Most affected were patients in Kisumu County Hospital and Jaramogi Oginga Odinga Teaching and Referral Hospital where medics deserted their work stations saying they would not continue rendering services upon the expiry of a strike notice issued last week on Tuesday.
The striking doctors, clinical officers, nurses, lab technologists and pharmacists are demanding implementation of what they claimed were stalled promotions since 2016.
There were fears of an increase in the spread of the Covid-19 disease as medics manning the isolation units in the two facilities failed to report to work.
Currently, one suspected Covid-19 case is isolated at Kisumu County Referral Hospital while six cases are at Jaramogi Odinga Hospital.

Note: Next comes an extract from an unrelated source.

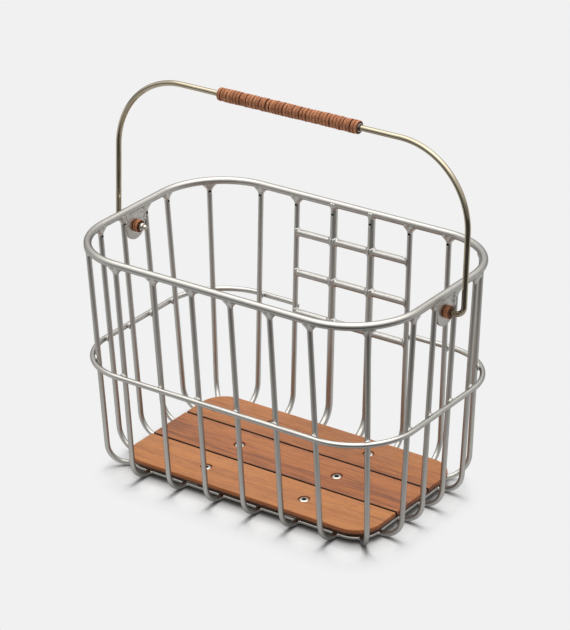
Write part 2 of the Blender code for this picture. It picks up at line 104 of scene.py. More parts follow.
def amount(name, description, default, highest=1.0):
    return FloatProperty(name=name, description=description, default=default, min=0, max=highest)


class CageSizes(bpy.types.PropertyGroup):
    """The rim, the rings, the uprights and the grid."""

    rim_half_length: length("Rim half length", "Half the rim's length, centre line", 0.186)
    rim_half_width: length("Rim half width", "Half the rim's width, centre line", 0.12)
    rim_corner: length("Rim corner", "Radius of the rim's corners, centre line", 0.072)
    rim_height: length("Rim height", "Height of the rim's centre line", 0.2461)
    rim_radius: length("Rim radius", "Radius of the rim's tube", 0.00395)
    upright_radius: length("Upright radius", "Radius of a plain upright", 0.0027)
    stout_radius: length("Stout upright radius", "Radius of the two grid uprights", 0.00365)
    wall_pitch: length("Wall pitch", "Spacing of the uprights in the long walls", 0.0456)
    side_pitch: length("Side pitch", "Spacing of the uprights in the short walls", 0.03595)
    wall_lean: angle("Wall lean", "Lean of the straight walls", 3.36)
    corner_lean: angle("Corner lean", "Lean of the corner uprights", 2.52)
    bend_radius: length("Foot bend", "Radius of an upright's bend at its foot", 0.0242)
    foot_straight: length("Foot straight", "Straight length after the foot bend", 0.001)
    rim_weld_width: length("Rim weld width", "How far an upright's weld spreads at the rim", 0.0052)
    rim_weld_height: length("Rim weld height", "How far an upright's weld comes down", 0.0062)
    stout_weld_share: amount("Stout weld share", "Size of a stout upright's weld beside a plain one's", 0.35)
    foot_weld: length("Foot weld", "Reach of the weld between a foot and the bottom ring", 0.0013)
    rod_weld: length("Rod weld", "Reach of the weld at a grid rod's ends", 0.002)
    vent_radius: length("Vent radius", "Radius of the vent hole below the rim", 0.00125)
    vent_drop: length("Vent drop", "How far the vent hole is below the rim", 0.0108)
    mid_height: length("Mid ring height", "Height of the middle ring's centre line", 0.1233)
    mid_radius: length("Mid ring radius", "Radius of the middle ring's wire", 0.0028)
    bottom_radius: length("Bottom ring radius", "Radius of the bottom ring's wire", 0.002)
    rod_radius: length("Rod radius", "Radius of a grid rod", 0.0037)
    rod_drop: length("First rod drop", "How far the first rods are below the rim", 0.0409)
    rod_pitch: length("Rod pitch", "Spacing of the rows of rods", 0.044)
    wall_uprights: count("Wall uprights", "Uprights in each long wall", 6)
    side_uprights: count("Side uprights", "Uprights in each short wall", 4)
    tube_sides: count("Tube sides", "Faces round a tube", 28)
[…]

But Kisumu Governor Anyang' Nyong'o implored striking health workers to uphold their Hippocratic oath and return to work amid mass withdrawal of patients from public hospitals.

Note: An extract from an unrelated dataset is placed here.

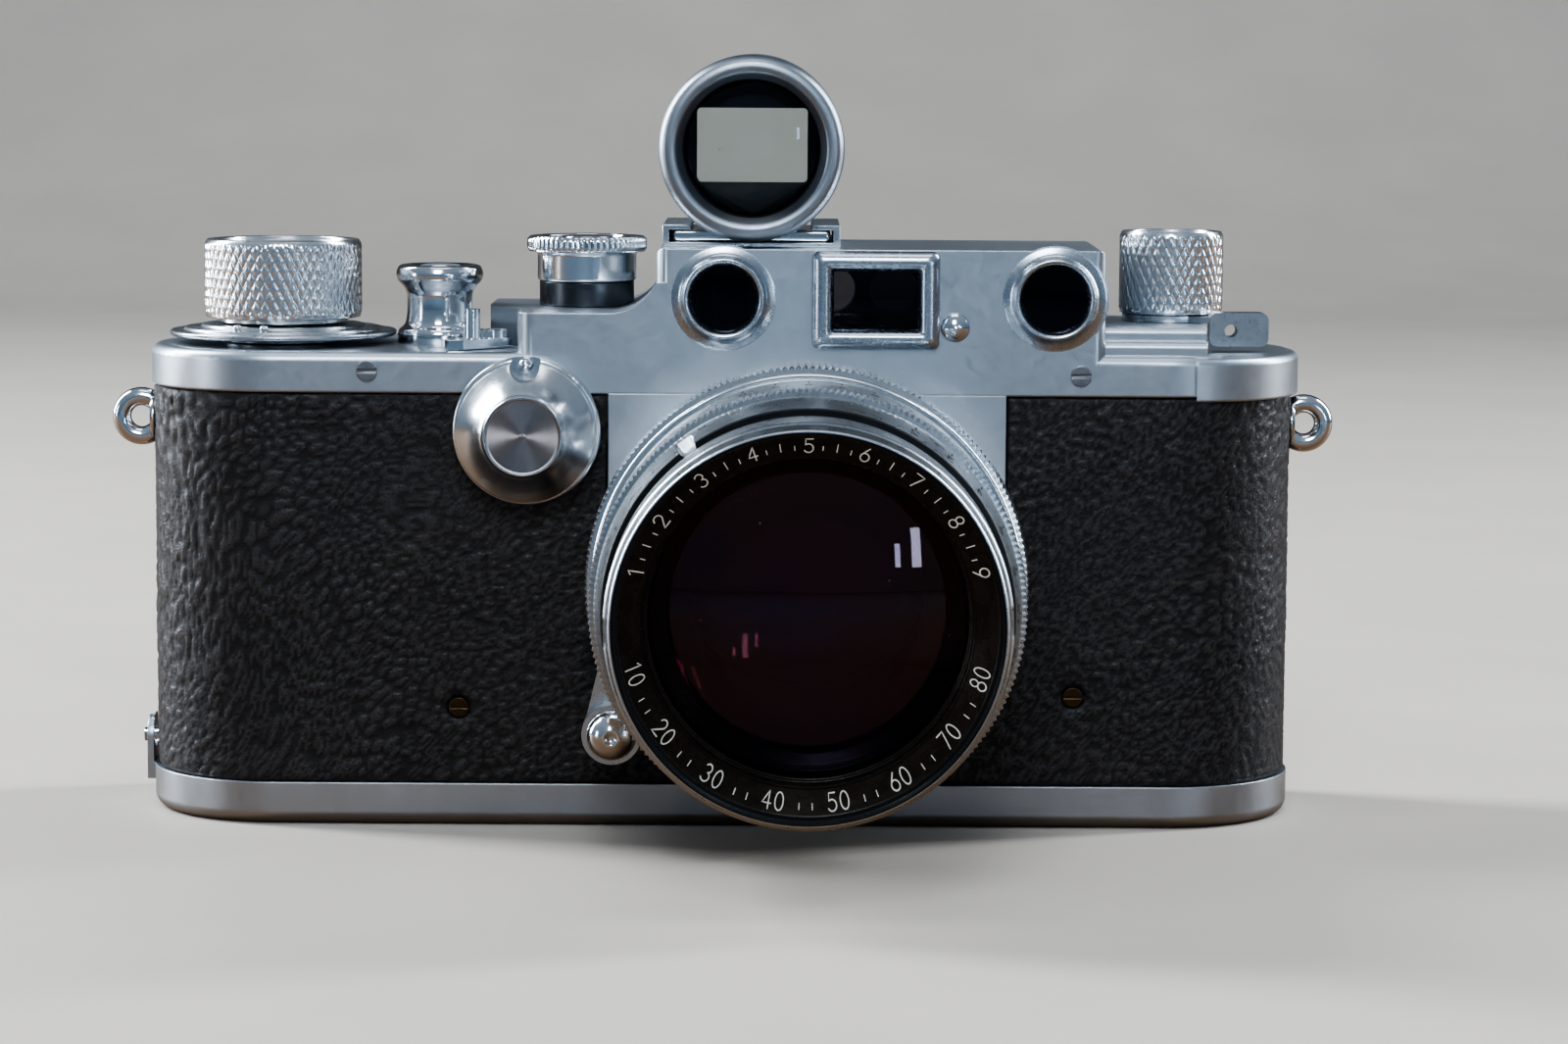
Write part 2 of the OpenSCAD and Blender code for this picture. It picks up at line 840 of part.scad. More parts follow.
module aperture_ring() {
    color(chrome) on_lens() difference() {
        union() {
            milled(grip_teeth, 23.2, 23.6, 51.4, 55.4);
            translate([0, 0, 55.4]) cylinder(r1 = 22.9, r2 = 21.9, h = 5.55);
        }
        translate([0, 0, 50]) cylinder(r = 20.55, h = 20);
        rotate(126) translate([22, -1, 57.5]) cube([2, 2, 4]);
    }
}

module front_rim() {
    color(bright) on_lens() difference() {
        union() {
            translate([0, 0, 61]) cylinder(r = 20.9, h = 1.1);
            translate([0, 0, 62]) cylinder(r = rim_r, h = rim_h - 64.2);
            translate([0, 0, rim_h - 2.2]) cylinder(r1 = rim_r, r2 = rim_r - 0.65, h = 2.2);
        }
        translate([0, 0, 60]) cylinder(r = 17.5, h = 15);
        translate([0, 0, 64]) cylinder(r = 19.95, h = 10);
        translate([0, 0, 69.2]) cylinder(r = 20.35, h = 10);
        for (s = [-1, 1]) translate([s * 21.75, 0, rim_h - 2.2]) cube([1.4, 2.6, 1.6], center = true);
    }
}

module name_ring() {
    color(black) on_lens(64) rotate_extrude()
        polygon([[17.55, 0], [19.95, 0], [19.95, 5.1], [17.55, 2.2]]);
}

module front_element() {
    color(clear) on_lens(57) lens_blank(17.35, 55, 4.5);
}

module rear_element() {
    color(clear) on_lens(17) lens_blank(14.1, 40, 4);
}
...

Prof Nyong'o said a bigger percentage of the workers' demands had been addressed by and called on the medics to be patient as the remaining issues were being sorted out.

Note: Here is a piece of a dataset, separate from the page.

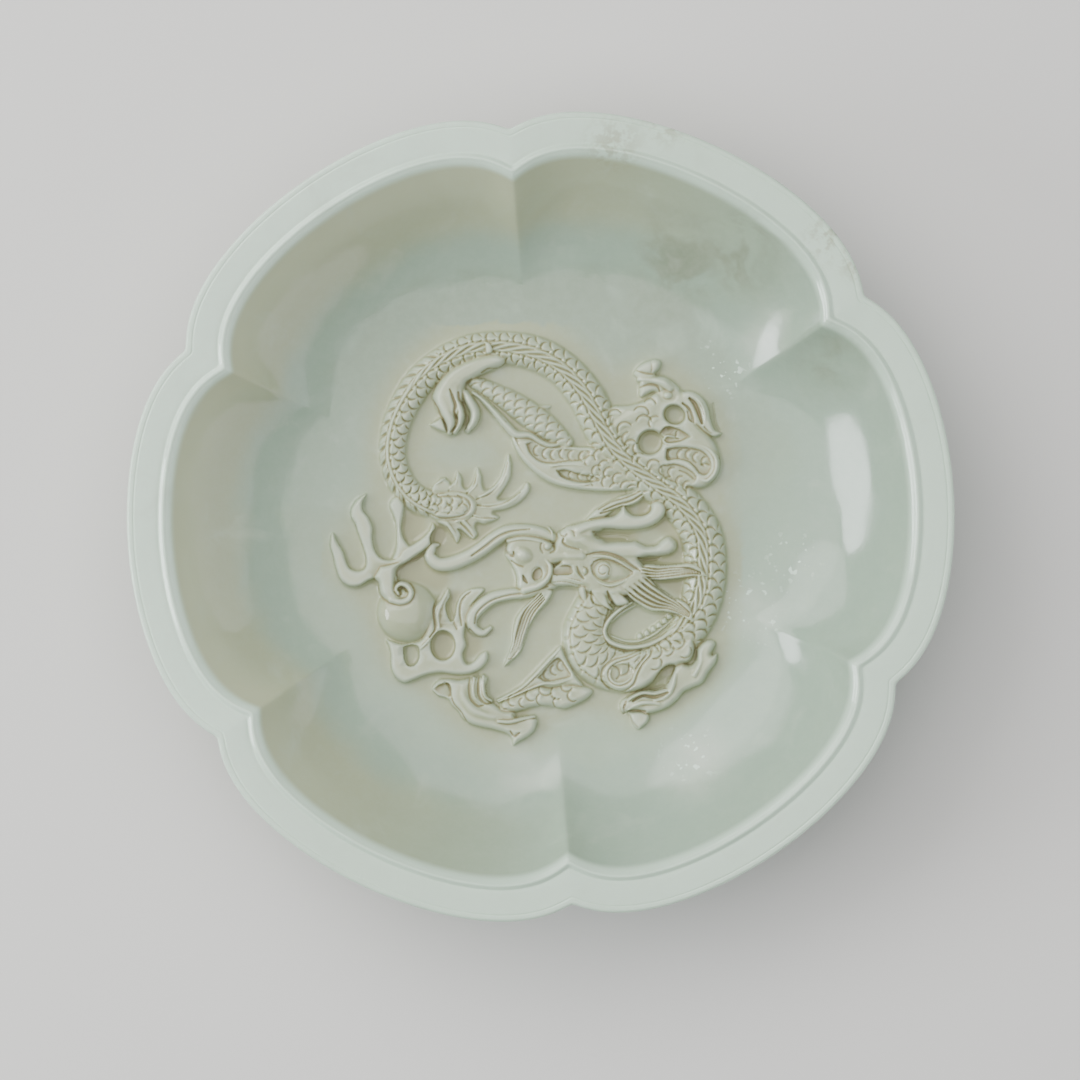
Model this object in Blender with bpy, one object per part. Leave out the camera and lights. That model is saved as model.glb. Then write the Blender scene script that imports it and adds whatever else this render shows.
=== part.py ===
"""A six-lobed jade saucer on a low foot, with a dragon and a flaming pearl carved in high relief on its floor.

The saucer is one piece of stone. The dish grows ring by ring from a disc under it, each ring extruded and
set on a lobed outline. The figures are swept and domed forms that a Boolean union makes one with the dish.
Metres, +Z up, with the origin under the middle of the foot.
"""

import math

import bmesh
import bpy
from mathutils import Vector

MM = 0.001

# Mouth and rim
LENGTH = 182.2 * MM          # over two opposite lobes, along X
BREADTH = 180.2 * MM         # over two lobes, if one lay along Y
LOBES = 6
FIRST_NOTCH = math.radians(34.6)
NOTCH_DEPTH = 4.4 * MM       # how far the rim steps in between two lobes
RIDGE_DEPTH = 6.0 * MM       # how far the petal ridges stand into the hollow
RIM_BREADTH = 8.8 * MM       # from the outer edge to the hollow, with the bead
RIM_THICKNESS = 2.4 * MM
RIM_FALL = 0.8 * MM          # the flat rim falls this much towards the bead
EDGE_ROUNDING = 0.7 * MM
BEAD_BREADTH = 1.9 * MM      # the raised line round the hollow's mouth
BEAD_HEIGHT = 0.5 * MM

# Hollow and wall
CAVITY_DEPTH = 20.5 * MM
FLOOR_RADIUS = 43.0 * MM
FLOOR_THICKNESS = 4.8 * MM
WALL_AT_RIM = 3.0 * MM
CAVITY_CURVE = 2.4           # 1 is a cone, and higher is a flatter floor with a steeper wall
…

"This is not the time to abandon patients, given the health challenges posed by the Covid-19 pandemic," Prof Nyong'o said as he raced against time to end the strike.
But, while announcing the strike, Kenya Union of Nurses, Kenya Union of Clinical Officers and Kenya Union Medical Laboratory Officers vowed to stay home until all their demands are met.
The KNUN Organising Secretary Maurice Opetu Opetu said a huge number of healthcare workers who have been in the workforce have never been promoted.
“We raised the complaints, but nothing has been done by our employer,” Opetu said.
The clinical workers union branch chairman Vincent Owaa also said they will not resume work until all pending allowances were paid.